Yesterday’s move was impressive, and I am happy to say that I was not too surprised, but all that said, what should you do? Stay focused on what’s important. Do NOT try to trade this market as there is likely to be capitulation in coming days along with an extended period of elevated volatily. Being able to buy high-growth potential stocks with solid fundamentals at a discount is a rare opportunity. Converting that to long-term profit takes a lot of conviction and focus–two disciplines which are hard to practice in this environment. This is the time to stay frosty.

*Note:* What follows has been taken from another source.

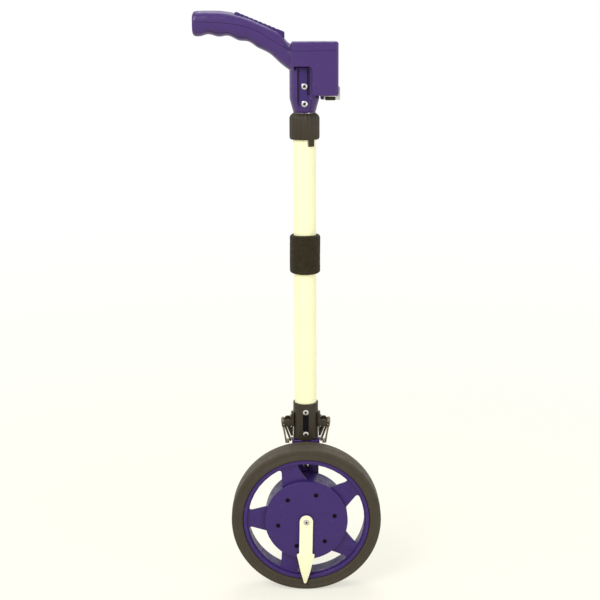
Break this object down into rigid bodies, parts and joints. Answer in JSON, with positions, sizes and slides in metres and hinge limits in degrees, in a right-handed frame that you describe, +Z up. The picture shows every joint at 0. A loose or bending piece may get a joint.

I want to leave you with this tidbit of history. That last big percentage-gain day on October 28th would not prove to be the bottom. After a few days of gain, the market lost ground. There was one more attempt to break out on the upside in January of 2009, before the market slid to what would be the low, in March. If you had gone all in on October 19th, you would have lost around -27% over the four months that followed. But there is some good news. If you were truly a long-term focused investor, you would have earned some 492% through yesterday’s close.
YESTERDAY’S MARKETS
Stocks had a Wild–with a capital ‘W’--ride yesterday after stocks surged in response to the President staying his MOAT (mother of all tariffs) package for 90 days. Early-session losses in response to a Chinese counter-tariff gave way to the second largest single gain in Nasdaq history. Bond traders were not as sanguine as their distant cousin stock traders as Treasury yields remained elevated.
NEXT UP
- Consumer Price Index / CPI (March) is expected to have pulled back to 2.5% from 2.8%.
- Initial Jobless Claims (April 5th) is expected to come in at 223k, slightly higher than last week’s 219k claims.
- Fed speakers today: Logan, Schmid, Goolsbee, and Harker.
- The Treasury will auction $22 billion 20-year Bonds. Yesterday’s 10-year Note auction was a success drawing significant demand–not surprising, given that yields are higher than in recent months. A weak auction could send negatives through the market, so be alert at 1:00 PM Wall Street Time.